(Modeling code records)

>>>>

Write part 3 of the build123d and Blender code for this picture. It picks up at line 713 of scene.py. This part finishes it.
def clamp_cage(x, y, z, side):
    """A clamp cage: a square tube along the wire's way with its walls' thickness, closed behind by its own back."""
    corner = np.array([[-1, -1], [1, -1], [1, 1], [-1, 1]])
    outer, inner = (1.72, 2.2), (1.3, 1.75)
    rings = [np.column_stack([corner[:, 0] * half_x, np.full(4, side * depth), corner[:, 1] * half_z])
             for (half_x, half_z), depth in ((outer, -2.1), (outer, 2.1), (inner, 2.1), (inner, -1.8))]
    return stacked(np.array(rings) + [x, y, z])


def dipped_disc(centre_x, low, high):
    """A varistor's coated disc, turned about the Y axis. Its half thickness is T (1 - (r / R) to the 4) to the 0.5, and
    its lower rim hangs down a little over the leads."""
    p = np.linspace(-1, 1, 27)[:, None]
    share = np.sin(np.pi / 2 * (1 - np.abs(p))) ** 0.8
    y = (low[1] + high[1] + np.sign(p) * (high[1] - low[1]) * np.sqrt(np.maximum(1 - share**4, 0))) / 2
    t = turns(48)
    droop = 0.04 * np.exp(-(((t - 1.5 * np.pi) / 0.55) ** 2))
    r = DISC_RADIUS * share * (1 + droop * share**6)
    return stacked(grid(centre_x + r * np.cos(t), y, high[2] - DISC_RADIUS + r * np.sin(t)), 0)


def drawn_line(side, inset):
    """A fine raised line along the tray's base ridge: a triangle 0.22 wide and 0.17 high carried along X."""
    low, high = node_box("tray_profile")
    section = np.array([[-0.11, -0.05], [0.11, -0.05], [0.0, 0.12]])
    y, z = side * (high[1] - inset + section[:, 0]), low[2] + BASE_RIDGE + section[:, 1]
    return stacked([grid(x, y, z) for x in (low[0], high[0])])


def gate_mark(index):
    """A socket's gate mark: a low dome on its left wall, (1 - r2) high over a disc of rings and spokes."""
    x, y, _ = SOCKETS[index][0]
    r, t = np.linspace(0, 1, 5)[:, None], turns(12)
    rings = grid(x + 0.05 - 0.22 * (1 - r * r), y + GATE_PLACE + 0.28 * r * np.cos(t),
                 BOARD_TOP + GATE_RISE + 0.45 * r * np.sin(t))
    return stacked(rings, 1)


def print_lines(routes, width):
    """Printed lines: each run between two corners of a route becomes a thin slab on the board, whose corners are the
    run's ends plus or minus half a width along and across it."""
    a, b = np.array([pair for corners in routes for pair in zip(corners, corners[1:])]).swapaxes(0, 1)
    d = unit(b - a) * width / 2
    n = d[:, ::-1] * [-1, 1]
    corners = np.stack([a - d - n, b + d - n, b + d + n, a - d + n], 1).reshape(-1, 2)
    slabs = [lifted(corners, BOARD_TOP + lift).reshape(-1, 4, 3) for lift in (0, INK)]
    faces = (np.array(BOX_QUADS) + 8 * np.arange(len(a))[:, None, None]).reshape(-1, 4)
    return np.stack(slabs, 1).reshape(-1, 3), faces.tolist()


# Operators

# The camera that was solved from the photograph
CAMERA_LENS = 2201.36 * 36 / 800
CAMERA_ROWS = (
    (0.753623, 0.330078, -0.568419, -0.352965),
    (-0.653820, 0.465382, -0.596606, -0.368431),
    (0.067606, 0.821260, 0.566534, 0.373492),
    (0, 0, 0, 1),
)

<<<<
>>>>

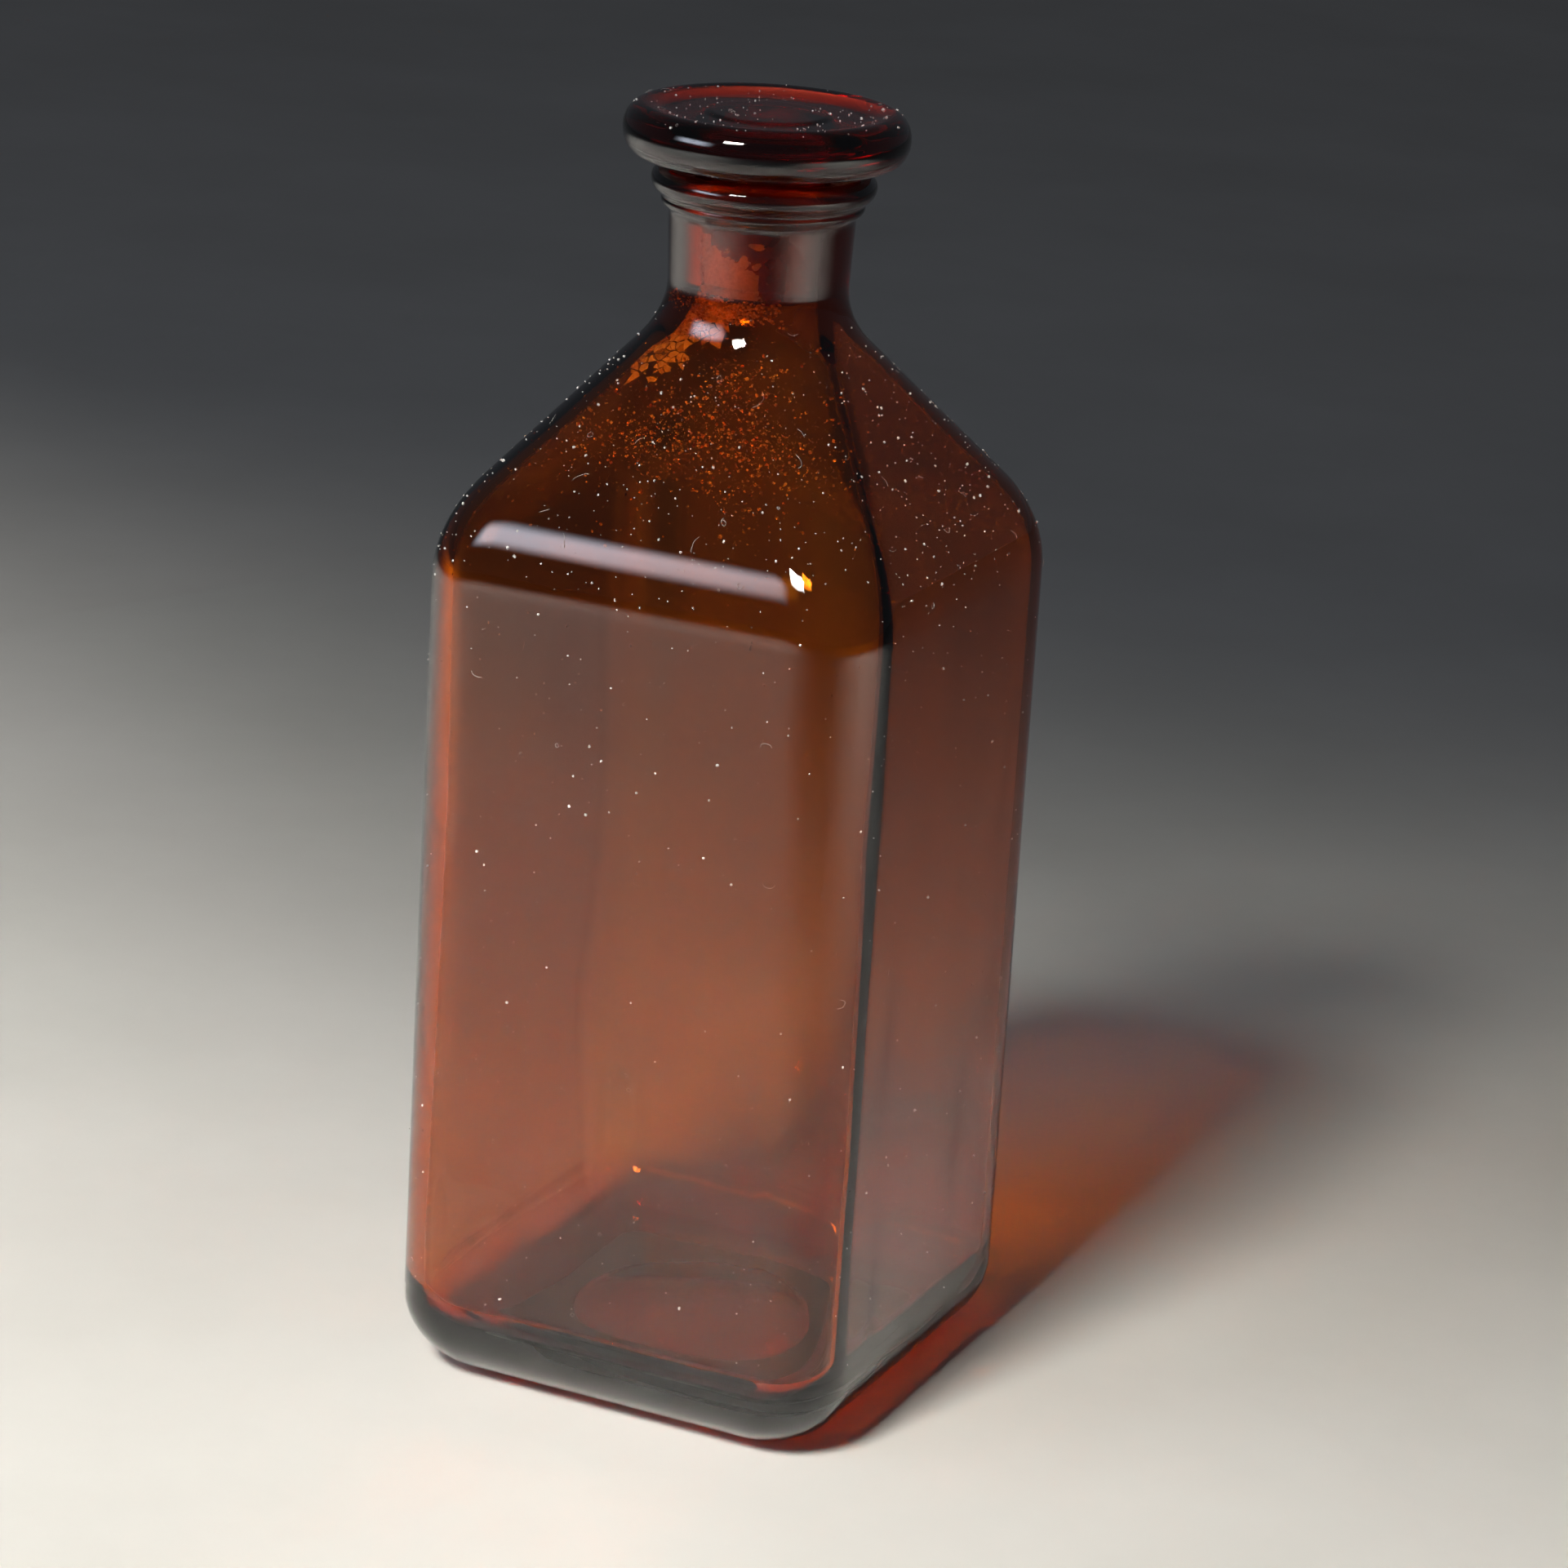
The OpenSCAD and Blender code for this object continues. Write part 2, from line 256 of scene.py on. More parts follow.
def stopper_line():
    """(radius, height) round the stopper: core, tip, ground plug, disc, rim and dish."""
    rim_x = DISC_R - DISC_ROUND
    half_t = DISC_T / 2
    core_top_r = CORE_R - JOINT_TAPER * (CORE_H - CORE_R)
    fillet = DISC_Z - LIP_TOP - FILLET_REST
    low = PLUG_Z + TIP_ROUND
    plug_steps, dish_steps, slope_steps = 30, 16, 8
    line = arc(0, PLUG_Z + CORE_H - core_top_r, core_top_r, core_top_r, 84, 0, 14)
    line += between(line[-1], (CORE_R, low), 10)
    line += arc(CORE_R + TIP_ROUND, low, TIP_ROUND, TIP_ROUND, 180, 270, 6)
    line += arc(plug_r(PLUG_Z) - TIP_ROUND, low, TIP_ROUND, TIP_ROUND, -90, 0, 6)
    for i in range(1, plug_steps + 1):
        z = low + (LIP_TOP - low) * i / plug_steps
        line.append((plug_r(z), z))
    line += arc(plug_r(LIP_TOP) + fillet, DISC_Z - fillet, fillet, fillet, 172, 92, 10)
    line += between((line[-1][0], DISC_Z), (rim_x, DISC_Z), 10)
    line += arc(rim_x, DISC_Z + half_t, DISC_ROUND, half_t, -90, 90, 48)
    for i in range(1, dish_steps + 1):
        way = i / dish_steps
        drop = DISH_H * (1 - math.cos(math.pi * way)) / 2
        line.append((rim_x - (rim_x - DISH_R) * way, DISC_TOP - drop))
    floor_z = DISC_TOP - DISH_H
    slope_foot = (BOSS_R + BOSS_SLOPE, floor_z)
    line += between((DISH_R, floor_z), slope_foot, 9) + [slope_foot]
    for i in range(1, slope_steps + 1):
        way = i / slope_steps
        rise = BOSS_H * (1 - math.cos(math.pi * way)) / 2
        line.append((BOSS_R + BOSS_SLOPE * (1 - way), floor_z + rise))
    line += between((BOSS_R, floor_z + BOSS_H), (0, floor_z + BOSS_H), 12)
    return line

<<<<

EXERCISE TASK
Find every line with the word "this" and state how many there are, with no other words.

OUTPUT BELOW
2